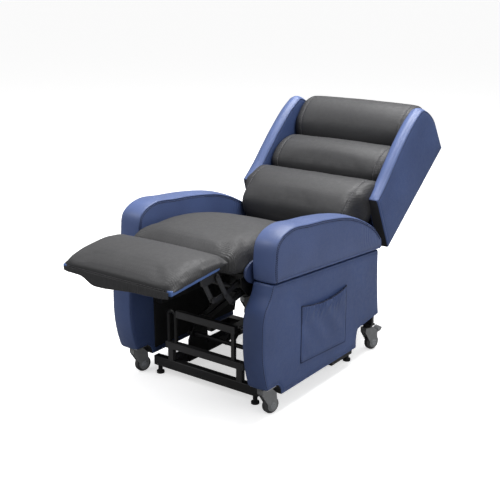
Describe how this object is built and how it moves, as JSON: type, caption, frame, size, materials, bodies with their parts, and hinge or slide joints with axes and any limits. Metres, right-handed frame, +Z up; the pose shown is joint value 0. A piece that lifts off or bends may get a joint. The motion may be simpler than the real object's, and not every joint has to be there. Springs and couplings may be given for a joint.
{
  "type": "lift recliner chair",
  "caption": "Upholstered lift recliner armchair on castors, shown fully reclined with the legrest raised, with winged roll-cushion back and lifting base frame.",
  "frame": {"origin": "on the floor under the middle of the fully reclined chair", "axes": "+X towards the sitter's left, the sitter faces -Y, +Z up"},
  "size_m": [0.732, 1.7467, 0.9908],
  "materials": {
    "blue_vinyl": "semi-matt upholstery vinyl",
    "blue_arm_vinyl": "semi-matt upholstery vinyl",
    "blue_board_vinyl": "semi-matt upholstery vinyl",
    "charcoal_vinyl": "soft matt stretch vinyl",
    "black_lining": "matt non-woven lining",
    "black_frame": "satin black powder coat",
    "link_steel": "satin dark grey paint",
    "castor_fork_plastic": "mid grey moulded nylon",
    "brake_pedal_plastic": "mid grey moulded nylon",
    "castor_tyre": "dark grey rubber",
    "castor_plate_steel": "zinc plated",
    "foot_rubber": "black rubber",
    "motor_housing_plastic": "matt black moulded plastic",
    "actuator_rod_steel": "bright steel"
  },
  "bodies": {
    "base": {"base_side_rails": "black_frame", "base_front_bar": "black_frame", "base_rear_bar": "black_frame", "base_outriggers": "black_frame", "base_feet": "foot_rubber", "base_posts": "black_frame", "base_cross_bars": "black_frame", "base_hoop": "black_frame", "lift_pivot_plates": "black_frame"},
    "lift_front_link": {"lift_front_link": "black_frame"},
    "lift_rear_link": {"lift_rear_link": "black_frame"},
    "lift_motor": {"lift_motor": "motor_housing_plastic"},
    "lift_rod": {"lift_rod": "actuator_rod_steel"},
    "chassis": {"chassis_rails": "black_frame", "chassis_cross_tube": "black_frame", "inner_linings": "black_lining", "rear_lining": "black_lining", "side_panel_left": "blue_vinyl", "side_panel_right": "blue_vinyl", "arm_pad_left": "blue_arm_vinyl", "arm_pad_right": "blue_arm_vinyl", "side_pocket": "blue_vinyl", "front_castor_plates": "castor_plate_steel", "rear_castor_brackets": "black_frame"},
    "tilt_motor": {"tilt_motor": "motor_housing_plastic"},
    "tilt_rod": {"tilt_rod": "actuator_rod_steel"},
    "seat": {"seat_side_plates": "black_frame", "seat_cross_tubes": "black_frame", "seat_deck": "black_lining", "seat_cushion": "charcoal_vinyl", "seat_cheeks": "blue_vinyl"},
    "back": {"back_plates": "black_frame", "back_shell": "blue_vinyl", "back_roll_upper": "charcoal_vinyl", "back_roll_middle": "charcoal_vinyl", "back_roll_lower": "charcoal_vinyl", "wing_left": "blue_vinyl", "wing_right": "blue_vinyl"},
    "back_motor": {"back_motor": "motor_housing_plastic"},
    "back_rod": {"back_rod": "actuator_rod_steel"},
    "legrest_cross_link": {"legrest_cross_link": "link_steel"},
    "legrest_long_link": {"legrest_long_links": "link_steel"},
    "legrest_front_link": {"legrest_front_links": "link_steel"},
    "legrest_rear_link": {"legrest_rear_links": "link_steel"},
    "legrest_board": {"legrest_brackets": "link_steel", "legrest_board": "blue_board_vinyl", "legrest_pad": "charcoal_vinyl", "legrest_flap": "black_lining"},
    "legrest_motor": {"legrest_motor": "motor_housing_plastic"},
    "legrest_rod": {"legrest_rod": "actuator_rod_steel"},
    "castor_fl": {"castor_fork_fl": "castor_fork_plastic"},
    "castor_wheel_fl": {"castor_wheel_fl": "castor_tyre"},
    "castor_fr": {"castor_fork_fr": "castor_fork_plastic"},
    "castor_wheel_fr": {"castor_wheel_fr": "castor_tyre"},
    "castor_rl": {"castor_fork_rl": "castor_fork_plastic"},
    "castor_wheel_rl": {"castor_wheel_rl": "castor_tyre"},
    "brake_pedal_rl": {"brake_pedal_rl": "brake_pedal_plastic"},
    "castor_rr": {"castor_fork_rr": "castor_fork_plastic"},
    "castor_wheel_rr": {"castor_wheel_rr": "castor_tyre"},
    "brake_pedal_rr": {"brake_pedal_rr": "brake_pedal_plastic"}
  },
  "joints": [
    {"name": "lift", "type": "hinge", "parent": "base", "child": "lift_front_link", "pos_m": [0, -0.24535, 0.135], "axis": [1, 0, 0], "range_deg": [0, 58]},
    {"name": "chassis_tilt", "type": "hinge", "parent": "lift_front_link", "child": "chassis", "pos_m": [0, 0.02645, 0.1975], "axis": [1, 0, 0], "range_deg": [-37.94, 0]},
    {"name": "lift_rear_link_pivot", "type": "hinge", "parent": "base", "child": "lift_rear_link", "pos_m": [0, -0.19935, 0.1854], "axis": [1, 0, 0], "range_deg": [0, 52.45]},
    {"name": "lift_motor_pivot", "type": "hinge", "parent": "base", "child": "lift_motor", "pos_m": [0, 0.27465, 0.08], "axis": [1, 0, 0], "range_deg": [-1.86, 0]},
    {"name": "lift_rod_slide", "type": "slide", "parent": "lift_motor", "child": "lift_rod", "axis": [0, -0.9802, 0.1981], "range_m": [0, 0.0599]},
    {"name": "seat_tilt", "type": "hinge", "parent": "chassis", "child": "seat", "pos_m": [0, 0.11465, 0.405], "axis": [1, 0, 0], "range_deg": [0, 8]},
    {"name": "tilt_motor_pivot", "type": "hinge", "parent": "chassis", "child": "tilt_motor", "pos_m": [0.165, 0.27465, 0.24], "axis": [1, 0, 0], "range_deg": [0, 3.74]},
    {"name": "tilt_rod_slide", "type": "slide", "parent": "tilt_motor", "child": "tilt_rod", "axis": [0, -0.9138, 0.4061], "range_m": [-0.01302, 0]},
    {"name": "back_recline", "type": "hinge", "parent": "seat", "child": "back", "pos_m": [0, 0.15465, 0.47], "axis": [1, 0, 0], "range_deg": [0, 32]},
    {"name": "back_motor_pivot", "type": "hinge", "parent": "seat", "child": "back_motor", "pos_m": [0.09, -0.28535, 0.44], "axis": [1, 0, 0], "range_deg": [0, 2]},
    {"name": "back_rod_slide", "type": "slide", "parent": "back_motor", "child": "back_rod", "axis": [0, 0.9978, -0.0664], "range_m": [0, 0.03155]},
    {"name": "legrest", "type": "hinge", "parent": "seat", "child": "legrest_cross_link", "pos_m": [0, -0.45755, 0.5003], "axis": [1, 0, 0], "range_deg": [0, 81.1]},
    {"name": "legrest_long_link_pivot", "type": "hinge", "parent": "legrest_cross_link", "child": "legrest_long_link", "pos_m": [0, -0.55245, 0.4753], "axis": [1, 0, 0], "range_deg": [-87.82, 0]},
    {"name": "legrest_board_pivot", "type": "hinge", "parent": "legrest_long_link", "child": "legrest_board", "pos_m": [0, -0.59935, 0.557], "axis": [1, 0, 0], "range_deg": [0, 87.82]},
    {"name": "legrest_front_link_pivot", "type": "hinge", "parent": "legrest_board", "child": "legrest_front_link", "pos_m": [0, -0.65835, 0.552], "axis": [1, 0, 0], "range_deg": [-87.82, 0]},
    {"name": "legrest_rear_link_pivot", "type": "hinge", "parent": "seat", "child": "legrest_rear_link", "pos_m": [0, -0.41685, 0.4591], "axis": [1, 0, 0], "range_deg": [0, 81.95]},
    {"name": "legrest_motor_pivot", "type": "hinge", "parent": "seat", "child": "legrest_motor", "pos_m": [-0.09, 0.06465, 0.45], "axis": [1, 0, 0], "range_deg": [-0.55734, 0]},
    {"name": "legrest_rod_slide", "type": "slide", "parent": "legrest_motor", "child": "legrest_rod", "axis": [0, -0.9993, 0.037], "range_m": [-0.0491, 0]},
    {"name": "castor_swivel_fl", "type": "hinge", "parent": "chassis", "child": "castor_fl", "pos_m": [-0.316, -0.44535, 0.1], "axis": [0, 0, 1], "continuous": true},
    {"name": "castor_roll_fl", "type": "hinge", "parent": "castor_fl", "child": "castor_wheel_fl", "pos_m": [-0.30766, -0.41967, 0.0325], "axis": [0.9511, -0.309, 0], "continuous": true},
    {"name": "castor_swivel_fr", "type": "hinge", "parent": "chassis", "child": "castor_fr", "pos_m": [0.316, -0.44535, 0.1], "axis": [0, 0, 1], "continuous": true},
    {"name": "castor_roll_fr", "type": "hinge", "parent": "castor_fr", "child": "castor_wheel_fr", "pos_m": [0.32434, -0.41967, 0.0325], "axis": [0.9511, -0.309, 0], "continuous": true},
    {"name": "castor_swivel_rl", "type": "hinge", "parent": "chassis", "child": "castor_rl", "pos_m": [-0.32, 0.29965, 0.1], "axis": [0, 0, 1], "continuous": true},
    {"name": "castor_roll_rl", "type": "hinge", "parent": "castor_rl", "child": "castor_wheel_rl", "pos_m": [-0.31166, 0.32533, 0.0325], "axis": [0.9511, -0.309, 0], "continuous": true},
    {"name": "brake_pedal_rl", "type": "hinge", "parent": "castor_rl", "child": "brake_pedal_rl", "pos_m": [-0.3098, 0.33104, 0.076], "axis": [0.9511, -0.309, 0], "range_deg": [-10, 0]},
    {"name": "castor_swivel_rr", "type": "hinge", "parent": "chassis", "child": "castor_rr", "pos_m": [0.32, 0.29965, 0.1], "axis": [0, 0, 1], "continuous": true},
    {"name": "castor_roll_rr", "type": "hinge", "parent": "castor_rr", "child": "castor_wheel_rr", "pos_m": [0.32834, 0.32533, 0.0325], "axis": [0.9511, -0.309, 0], "continuous": true},
    {"name": "brake_pedal_rr", "type": "hinge", "parent": "castor_rr", "child": "brake_pedal_rr", "pos_m": [0.3302, 0.33104, 0.076], "axis": [0.9511, -0.309, 0], "range_deg": [-10, 0]}
  ],
  "couplings": [
    {"joint": "chassis_tilt", "follows": "lift", "ratio": -0.64138},
    {"joint": "lift_rear_link_pivot", "follows": "lift", "ratio": 0.88662},
    {"joint": "lift_motor_pivot", "follows": "lift", "ratio": -0.031359},
    {"joint": "lift_rod_slide", "follows": "lift", "m_per_rad": 0.058013},
    {"joint": "tilt_motor_pivot", "follows": "seat_tilt", "ratio": 0.45824},
    {"joint": "tilt_rod_slide", "follows": "seat_tilt", "m_per_rad": -0.091431},
    {"joint": "back_motor_pivot", "follows": "back_recline", "ratio": 0.061241},
    {"joint": "back_rod_slide", "follows": "back_recline", "m_per_rad": 0.055386},
    {"joint": "legrest_long_link_pivot", "follows": "legrest", "ratio": -1.0617},
    {"joint": "legrest_board_pivot", "follows": "legrest", "ratio": 1.0617},
    {"joint": "legrest_front_link_pivot", "follows": "legrest", "ratio": -1.0617},
    {"joint": "legrest_rear_link_pivot", "follows": "legrest", "ratio": 0.99066},
    {"joint": "legrest_motor_pivot", "follows": "legrest", "ratio": -0.006738},
    {"joint": "legrest_rod_slide", "follows": "legrest", "m_per_rad": -0.034009}
  ]
}
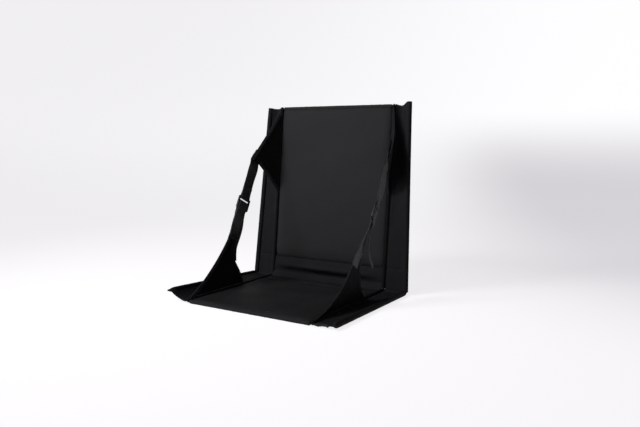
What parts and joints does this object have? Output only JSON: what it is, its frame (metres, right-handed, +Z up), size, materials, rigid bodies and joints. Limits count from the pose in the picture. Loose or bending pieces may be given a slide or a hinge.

-------

## Objective
From the entries, copy out each line containing the word "caption".

## Full answer
Describe how this object is built and how it moves, as JSON: type, caption, frame, size, materials, bodies with their parts, and hinge or slide joints with axes and any limits. Metres, right-handed frame, +Z up; the pose shown is joint value 0. A piece that lifts off or bends may get a joint. The motion may be simpler than the real object's, and not every joint has to be there. Springs and couplings may be given for a joint.
  "caption": "Upholstered lift recliner armchair on castors, shown fully reclined with the legrest raised, with winged roll-cushion back and lifting base frame.",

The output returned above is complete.